L’architecture néoclassique est particulièrement visible à Tallinn et à Narva, où les bâtiments administratifs et les palais aristocratiques exhibent des colonnes majestueuses et des frontons triangulaires. Les termes russes commencent à apparaître dans les documents architecturaux et les plans de construction, reflétant le changement de pouvoir et d’influence linguistique. Par exemple, des mots comme « дворец » (dvoréts, palais) et « колонна » (kolonna, colonne) sont intégrés dans le vocabulaire architectural.

L’Influence des Architectes Baltes Allemands

Même sous la domination russe, les architectes baltes allemands ont continué à jouer un rôle prépondérant dans la conception des bâtiments en Estonie. Ces architectes, formés dans les meilleures écoles d’Europe, ont apporté avec eux des styles et des techniques variés, du baroque au classicisme en passant par le rococo. Leurs œuvres sont souvent marquées par une hybridation stylistique, reflétant à la fois les influences russes et européennes.

Les manoirs de campagne, construits par la noblesse allemande, sont des exemples parfaits de cette synthèse architecturale. Les noms des architectes et des propriétaires, souvent allemands, sont encore visibles sur les plaques commémoratives et les documents historiques, témoignant de l’importance de la langue allemande à cette époque.

L’Indépendance et le Fonctionnalisme

L’indépendance de l’Estonie en 1918 marque le début d’une nouvelle ère, tant sur le plan linguistique qu’architectural. Le pays cherche à affirmer son identité nationale, et cela se reflète dans l’architecture de l’époque. Le fonctionnalisme, un style architectural qui met l’accent sur la simplicité et l’utilité, devient populaire.

Ce style est particulièrement visible dans les bâtiments publics et résidentiels construits durant l’entre-deux-guerres. L’accent est mis sur des formes géométriques simples et des matériaux modernes comme le béton et le verre. Les architectes estoniens, tels que Alar Kotli et Anton Soans, cherchent à créer une architecture qui soit à la fois moderne et enracinée dans la tradition estonienne.

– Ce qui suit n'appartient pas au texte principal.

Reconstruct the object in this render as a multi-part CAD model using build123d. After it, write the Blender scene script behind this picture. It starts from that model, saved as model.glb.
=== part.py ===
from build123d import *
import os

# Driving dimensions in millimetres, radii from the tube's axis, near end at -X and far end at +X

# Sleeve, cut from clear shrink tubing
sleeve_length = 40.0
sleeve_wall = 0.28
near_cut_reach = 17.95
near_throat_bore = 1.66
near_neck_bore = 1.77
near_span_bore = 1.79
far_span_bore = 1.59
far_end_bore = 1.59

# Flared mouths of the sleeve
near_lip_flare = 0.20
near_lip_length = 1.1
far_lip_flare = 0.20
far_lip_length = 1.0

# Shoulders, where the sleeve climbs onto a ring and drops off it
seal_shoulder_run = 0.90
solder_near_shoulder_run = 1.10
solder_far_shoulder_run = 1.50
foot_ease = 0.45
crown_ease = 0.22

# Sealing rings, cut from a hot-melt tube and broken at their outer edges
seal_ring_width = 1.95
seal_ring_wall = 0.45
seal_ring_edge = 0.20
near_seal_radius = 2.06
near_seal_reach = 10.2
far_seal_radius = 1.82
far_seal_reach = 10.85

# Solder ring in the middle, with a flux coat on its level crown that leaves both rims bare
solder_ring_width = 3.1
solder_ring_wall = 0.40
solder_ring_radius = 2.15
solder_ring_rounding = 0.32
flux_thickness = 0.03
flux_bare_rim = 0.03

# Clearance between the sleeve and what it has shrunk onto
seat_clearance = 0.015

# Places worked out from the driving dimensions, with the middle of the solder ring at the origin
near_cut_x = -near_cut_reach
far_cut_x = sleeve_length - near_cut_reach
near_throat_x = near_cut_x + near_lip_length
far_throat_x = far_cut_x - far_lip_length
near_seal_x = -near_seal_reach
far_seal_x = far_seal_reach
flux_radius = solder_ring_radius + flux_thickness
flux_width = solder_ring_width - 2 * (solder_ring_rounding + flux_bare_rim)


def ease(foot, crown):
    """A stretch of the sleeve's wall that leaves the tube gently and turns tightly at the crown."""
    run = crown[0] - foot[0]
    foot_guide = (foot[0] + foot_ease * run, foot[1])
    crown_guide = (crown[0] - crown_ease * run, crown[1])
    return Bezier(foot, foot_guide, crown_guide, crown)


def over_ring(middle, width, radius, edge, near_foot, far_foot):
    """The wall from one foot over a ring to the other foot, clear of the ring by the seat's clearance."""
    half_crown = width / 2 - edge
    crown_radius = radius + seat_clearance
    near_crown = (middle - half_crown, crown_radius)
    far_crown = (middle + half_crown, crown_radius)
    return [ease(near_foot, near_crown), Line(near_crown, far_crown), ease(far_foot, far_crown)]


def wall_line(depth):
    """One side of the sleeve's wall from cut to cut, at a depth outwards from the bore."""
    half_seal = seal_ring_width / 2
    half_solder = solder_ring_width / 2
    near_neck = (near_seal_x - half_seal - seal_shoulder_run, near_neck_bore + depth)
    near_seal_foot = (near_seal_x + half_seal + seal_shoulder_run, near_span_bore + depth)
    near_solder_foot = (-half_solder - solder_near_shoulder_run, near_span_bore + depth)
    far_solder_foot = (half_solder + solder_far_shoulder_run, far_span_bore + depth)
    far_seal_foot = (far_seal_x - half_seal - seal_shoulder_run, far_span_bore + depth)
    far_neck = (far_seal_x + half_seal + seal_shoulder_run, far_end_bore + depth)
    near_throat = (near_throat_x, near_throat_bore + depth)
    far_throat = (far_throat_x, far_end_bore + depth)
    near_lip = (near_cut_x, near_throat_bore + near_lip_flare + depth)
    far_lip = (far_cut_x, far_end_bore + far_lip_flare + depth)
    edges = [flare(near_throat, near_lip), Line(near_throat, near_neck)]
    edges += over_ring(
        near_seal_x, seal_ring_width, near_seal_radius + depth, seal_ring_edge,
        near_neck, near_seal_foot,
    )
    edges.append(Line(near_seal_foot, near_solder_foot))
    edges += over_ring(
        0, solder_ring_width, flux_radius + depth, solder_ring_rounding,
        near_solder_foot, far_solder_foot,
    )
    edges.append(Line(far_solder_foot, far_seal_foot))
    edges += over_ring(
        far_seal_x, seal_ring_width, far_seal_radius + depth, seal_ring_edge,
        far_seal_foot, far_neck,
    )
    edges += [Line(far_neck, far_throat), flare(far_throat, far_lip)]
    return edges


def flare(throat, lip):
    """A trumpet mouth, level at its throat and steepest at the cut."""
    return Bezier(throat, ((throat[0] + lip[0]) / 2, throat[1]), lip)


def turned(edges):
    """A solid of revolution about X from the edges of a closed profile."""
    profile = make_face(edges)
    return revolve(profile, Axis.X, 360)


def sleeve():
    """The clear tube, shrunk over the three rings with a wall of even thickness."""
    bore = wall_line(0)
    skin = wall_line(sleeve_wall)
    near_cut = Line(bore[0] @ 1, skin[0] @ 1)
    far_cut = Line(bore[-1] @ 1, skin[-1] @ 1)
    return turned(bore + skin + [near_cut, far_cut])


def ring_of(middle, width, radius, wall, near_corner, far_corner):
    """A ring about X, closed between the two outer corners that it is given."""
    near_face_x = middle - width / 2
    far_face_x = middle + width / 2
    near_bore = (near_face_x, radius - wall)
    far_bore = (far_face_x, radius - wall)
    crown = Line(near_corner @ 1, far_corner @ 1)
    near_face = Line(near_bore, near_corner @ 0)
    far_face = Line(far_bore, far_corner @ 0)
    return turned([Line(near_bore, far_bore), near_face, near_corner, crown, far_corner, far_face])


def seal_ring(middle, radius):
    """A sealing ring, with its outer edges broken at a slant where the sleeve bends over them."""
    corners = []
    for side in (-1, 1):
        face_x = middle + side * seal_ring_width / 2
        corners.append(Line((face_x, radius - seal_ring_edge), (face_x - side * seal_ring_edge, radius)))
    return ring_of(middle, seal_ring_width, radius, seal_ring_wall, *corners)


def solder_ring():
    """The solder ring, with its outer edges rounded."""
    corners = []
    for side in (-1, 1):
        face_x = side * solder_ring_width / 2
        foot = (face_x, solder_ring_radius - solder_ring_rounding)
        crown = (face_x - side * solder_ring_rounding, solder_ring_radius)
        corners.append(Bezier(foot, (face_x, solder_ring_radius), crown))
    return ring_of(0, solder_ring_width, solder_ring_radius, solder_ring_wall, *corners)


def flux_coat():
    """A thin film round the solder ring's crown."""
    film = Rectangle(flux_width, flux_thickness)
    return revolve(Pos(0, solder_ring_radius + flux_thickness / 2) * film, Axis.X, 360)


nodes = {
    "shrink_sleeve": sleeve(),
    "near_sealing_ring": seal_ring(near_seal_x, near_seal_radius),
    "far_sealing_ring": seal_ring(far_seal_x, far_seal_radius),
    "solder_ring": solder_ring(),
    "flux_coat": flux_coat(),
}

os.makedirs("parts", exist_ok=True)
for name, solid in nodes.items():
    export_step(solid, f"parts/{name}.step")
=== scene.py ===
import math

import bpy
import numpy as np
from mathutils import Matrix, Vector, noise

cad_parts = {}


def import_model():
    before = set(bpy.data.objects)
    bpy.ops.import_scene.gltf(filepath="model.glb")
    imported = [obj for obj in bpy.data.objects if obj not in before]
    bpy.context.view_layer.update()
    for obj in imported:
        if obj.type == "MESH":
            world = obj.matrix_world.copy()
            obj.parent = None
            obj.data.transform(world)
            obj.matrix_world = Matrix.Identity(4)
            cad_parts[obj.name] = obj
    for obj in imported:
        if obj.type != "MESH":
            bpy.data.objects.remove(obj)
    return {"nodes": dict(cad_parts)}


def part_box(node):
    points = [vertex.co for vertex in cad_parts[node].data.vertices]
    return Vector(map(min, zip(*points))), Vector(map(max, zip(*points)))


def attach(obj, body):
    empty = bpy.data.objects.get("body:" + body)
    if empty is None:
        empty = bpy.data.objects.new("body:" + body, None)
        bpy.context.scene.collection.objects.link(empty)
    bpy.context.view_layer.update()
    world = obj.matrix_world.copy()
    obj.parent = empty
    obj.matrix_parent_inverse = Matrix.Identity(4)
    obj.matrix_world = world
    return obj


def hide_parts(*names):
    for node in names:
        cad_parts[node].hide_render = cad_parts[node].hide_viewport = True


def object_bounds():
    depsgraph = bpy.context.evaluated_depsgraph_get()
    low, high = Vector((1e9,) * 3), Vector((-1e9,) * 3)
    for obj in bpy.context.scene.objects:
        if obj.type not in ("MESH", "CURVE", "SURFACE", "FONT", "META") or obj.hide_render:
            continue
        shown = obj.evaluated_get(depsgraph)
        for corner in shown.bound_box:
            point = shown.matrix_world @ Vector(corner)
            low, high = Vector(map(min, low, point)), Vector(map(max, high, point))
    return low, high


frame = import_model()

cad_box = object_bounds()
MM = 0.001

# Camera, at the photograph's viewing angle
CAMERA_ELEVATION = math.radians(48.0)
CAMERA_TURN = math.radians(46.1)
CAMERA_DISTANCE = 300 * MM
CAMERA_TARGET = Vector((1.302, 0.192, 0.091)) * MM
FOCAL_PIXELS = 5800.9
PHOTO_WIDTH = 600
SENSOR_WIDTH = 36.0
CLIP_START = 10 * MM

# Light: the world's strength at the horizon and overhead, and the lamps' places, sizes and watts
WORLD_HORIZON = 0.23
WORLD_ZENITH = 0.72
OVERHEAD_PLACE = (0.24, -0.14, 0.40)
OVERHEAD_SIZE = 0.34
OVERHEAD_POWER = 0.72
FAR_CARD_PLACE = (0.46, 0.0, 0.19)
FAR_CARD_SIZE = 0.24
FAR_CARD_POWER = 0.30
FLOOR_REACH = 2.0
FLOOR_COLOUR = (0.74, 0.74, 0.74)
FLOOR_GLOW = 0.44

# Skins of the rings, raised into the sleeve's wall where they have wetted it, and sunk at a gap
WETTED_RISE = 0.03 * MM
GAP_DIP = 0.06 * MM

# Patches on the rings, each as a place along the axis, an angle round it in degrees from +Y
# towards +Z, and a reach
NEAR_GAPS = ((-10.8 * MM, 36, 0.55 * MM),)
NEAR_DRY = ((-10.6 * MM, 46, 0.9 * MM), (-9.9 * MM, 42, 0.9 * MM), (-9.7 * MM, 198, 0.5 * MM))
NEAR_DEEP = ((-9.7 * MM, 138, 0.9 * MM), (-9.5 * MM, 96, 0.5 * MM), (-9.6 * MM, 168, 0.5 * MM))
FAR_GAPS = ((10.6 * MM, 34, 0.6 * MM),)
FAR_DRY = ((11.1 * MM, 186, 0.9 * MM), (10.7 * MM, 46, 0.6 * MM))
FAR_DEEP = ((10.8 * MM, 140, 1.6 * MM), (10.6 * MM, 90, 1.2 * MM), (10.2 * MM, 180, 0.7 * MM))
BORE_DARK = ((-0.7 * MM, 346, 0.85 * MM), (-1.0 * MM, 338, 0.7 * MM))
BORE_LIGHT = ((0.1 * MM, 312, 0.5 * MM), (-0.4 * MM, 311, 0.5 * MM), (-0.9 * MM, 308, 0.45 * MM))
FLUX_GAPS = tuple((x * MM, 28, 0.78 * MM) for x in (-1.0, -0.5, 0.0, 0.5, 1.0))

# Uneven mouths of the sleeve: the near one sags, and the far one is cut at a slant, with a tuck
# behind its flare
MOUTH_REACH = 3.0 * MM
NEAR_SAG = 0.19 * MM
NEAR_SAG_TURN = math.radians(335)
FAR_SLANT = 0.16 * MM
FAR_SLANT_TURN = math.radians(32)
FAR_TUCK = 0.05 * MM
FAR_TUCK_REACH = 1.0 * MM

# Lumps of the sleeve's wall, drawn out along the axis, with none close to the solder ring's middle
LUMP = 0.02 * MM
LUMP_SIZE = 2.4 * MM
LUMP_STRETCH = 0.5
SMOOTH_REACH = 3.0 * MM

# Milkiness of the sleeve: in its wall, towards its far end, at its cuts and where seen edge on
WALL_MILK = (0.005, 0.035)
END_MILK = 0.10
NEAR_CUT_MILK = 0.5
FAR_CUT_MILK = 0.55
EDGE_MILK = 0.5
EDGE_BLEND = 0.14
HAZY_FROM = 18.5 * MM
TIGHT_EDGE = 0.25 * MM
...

Sur le plan linguistique, l’estonien devient la langue officielle du pays, et cela se reflète dans les inscriptions et les documents architecturaux. Les noms des bâtiments et les termes techniques sont estonisés, marquant une rupture avec les influences allemandes et russes du passé.

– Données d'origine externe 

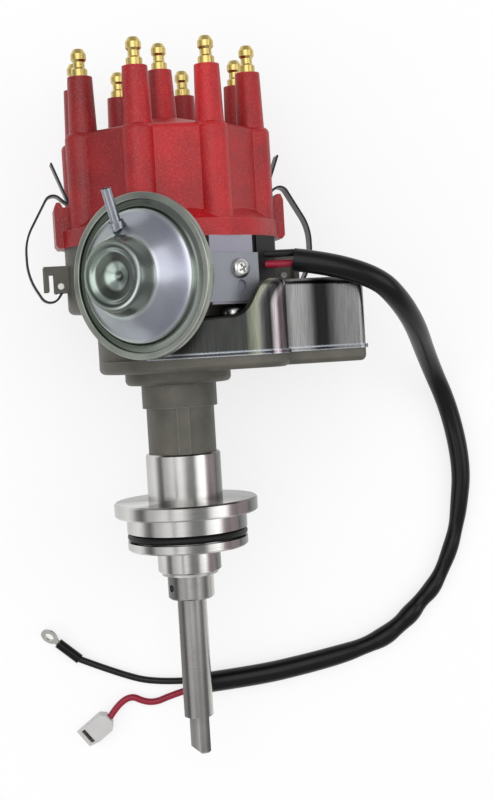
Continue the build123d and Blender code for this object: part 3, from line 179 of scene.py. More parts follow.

L’Occupation Soviétique et l’Architecture Brutaliste

La Seconde Guerre mondiale et l’occupation soviétique qui s’ensuit apportent une nouvelle vague de changements architecturaux et linguistiques. Le style brutaliste, caractérisé par l’utilisation massive du béton brut et des formes monumentales, devient prédominant.

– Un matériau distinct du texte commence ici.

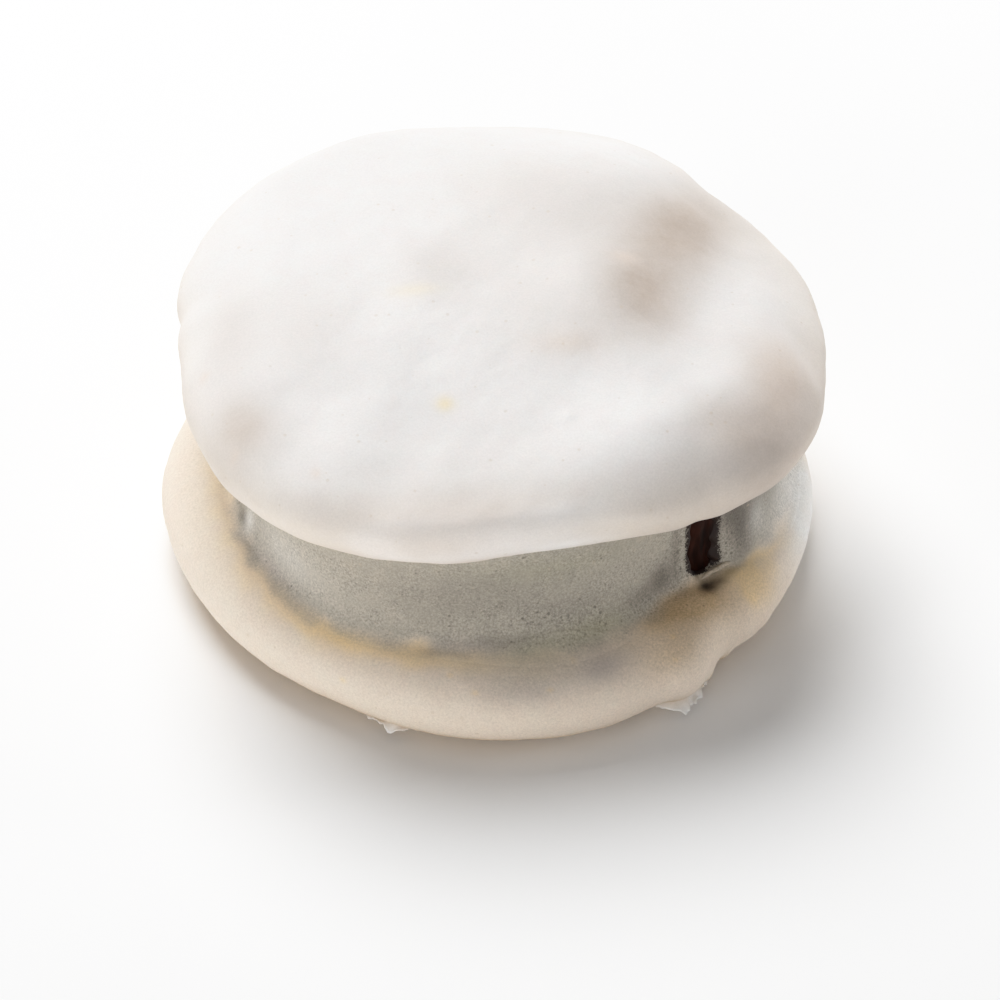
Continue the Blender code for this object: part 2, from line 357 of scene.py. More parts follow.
# Stains of the top, from the upper biscuit's middle: (x, y, strength, reach in x, reach in y, turn)
TOP_STAINS = {
    "pale": [
        (-6, -30.3, 0.8, 9.0, 0.9, 0),
        (4.8, -28.7, 1.0, 6.0, 0.9, 14),
    ],
    "brown": [
        (-24, -18.6, 0.75, 3.2, 4.2, 30),
        (-26, -6, 0.35, 3.0, 8.0, 0),
        (-18.5, -7, 0.24, 5.0, 7.5, 0),
        (17.5, -25, 0.2, 3.4, 3.4, 0),
        (20.5, -19, 0.3, 3.2, 3.6, 30),
        (25.5, -20.5, 0.6, 5.0, 5.0, 0),
        (28, -12.5, 0.75, 3.8, 6.5, -10),
        (-5.5, 1.4, 0.3, 4.4, 4.4, 0),
        (17.6, 7, 0.75, 5.0, 7.0, -14),
        (20.5, 15, 0.6, 4.2, 6.5, 0),
        (14.4, -2.2, 0.7, 4.4, 5.2, 20),
        (10.5, -8, 0.28, 9.0, 4.6, 5),
        (3, -4, 0.16, 6.0, 5.0, 0),
        (8, 8, 0.34, 10.0, 9.0, 0),
        (2, 15, 0.15, 8.0, 5.0, 0),
    ],
    "yellow": [
        (-4.9, -16.4, 0.8, 0.9, 0.9, 0),
        (-8.0, -2.0, 0.35, 2.4, 1.0, 0),
    ],
    "pink": [
        (6.5, -9.8, 0.4, 3.6, 1.4, 0),
        (-28.2, -10.6, 0.4, 0.5, 0.6, 0),
        (-24.9, -21.2, 0.4, 0.5, 0.6, 0),
        (-17.1, -24.9, 0.5, 0.5, 0.6, 0),
        (12.7, 2.4, 0.5, 1.4, 1.0, 0),
        (-4, -30, 0.35, 12, 3.0, 0),
        (27, -10, 0.35, 4.0, 6.0, 0),
    ],
}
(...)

Les bâtiments de cette époque, tels que les complexes résidentiels et les installations industrielles, reflètent l’idéologie soviétique de l’époque, axée sur la fonctionnalité et l’égalité. Les termes russes sont de nouveau omniprésents dans les documents et les inscriptions, reflétant la domination soviétique.

Cependant, même durant cette période, des architectes estoniens ont réussi à intégrer des éléments de la culture et des traditions locales dans leurs créations. Par exemple, certains immeubles résidentiels construits à cette époque présentent des motifs décoratifs inspirés de l’artisanat estonien, une manière subtile de résister à l’homogénéisation culturelle imposée par le régime soviétique.

La Renaissance Post-Soviétique et l’Architecture Contemporaine

Avec la restauration de l’indépendance en 1991, l’Estonie entre dans une nouvelle ère de renouveau culturel et architectural. L’architecture contemporaine en Estonie est marquée par une grande diversité de styles et une ouverture aux influences mondiales, tout en cherchant à réaffirmer l’identité nationale.

Les architectes estoniens contemporains, tels que Raine Karp et Emil Urbel, explorent des formes innovantes et des matériaux durables. Les bâtiments modernes, tels que le musée Kumu à Tallinn et le centre de conférences de Tartu, combinent des éléments de design international avec des références à l’histoire et à la culture estoniennes.

L’estonien, en tant que langue officielle et langue de la majorité, retrouve toute sa place dans les inscriptions, la signalétique et les documents architecturaux. Cette période est également marquée par une redécouverte et une valorisation du patrimoine architectural ancien, avec de nombreux projets de restauration et de conservation des bâtiments historiques.

Conclusion

L’architecture estonienne offre un miroir fascinant de l’histoire linguistique du pays. Des influences germaniques du Moyen Âge aux styles suédois baroques, en passant par le classicisme russe et le fonctionnalisme de l’entre-deux-guerres, chaque période de l’histoire estonienne a laissé une empreinte durable sur son paysage architectural. L’occupation soviétique et la renaissance post-soviétique ont également apporté leur lot de transformations, reflétant les changements politiques et culturels du pays.

Aujourd’hui, l’architecture estonienne continue de se développer, intégrant des influences globales tout en célébrant ses racines et son identité nationale. Pour les amateurs d’histoire et de culture, l’Estonie offre une riche palette architecturale qui raconte une histoire complexe et captivante, où chaque bâtiment est un témoignage de l’évolution linguistique et culturelle du pays.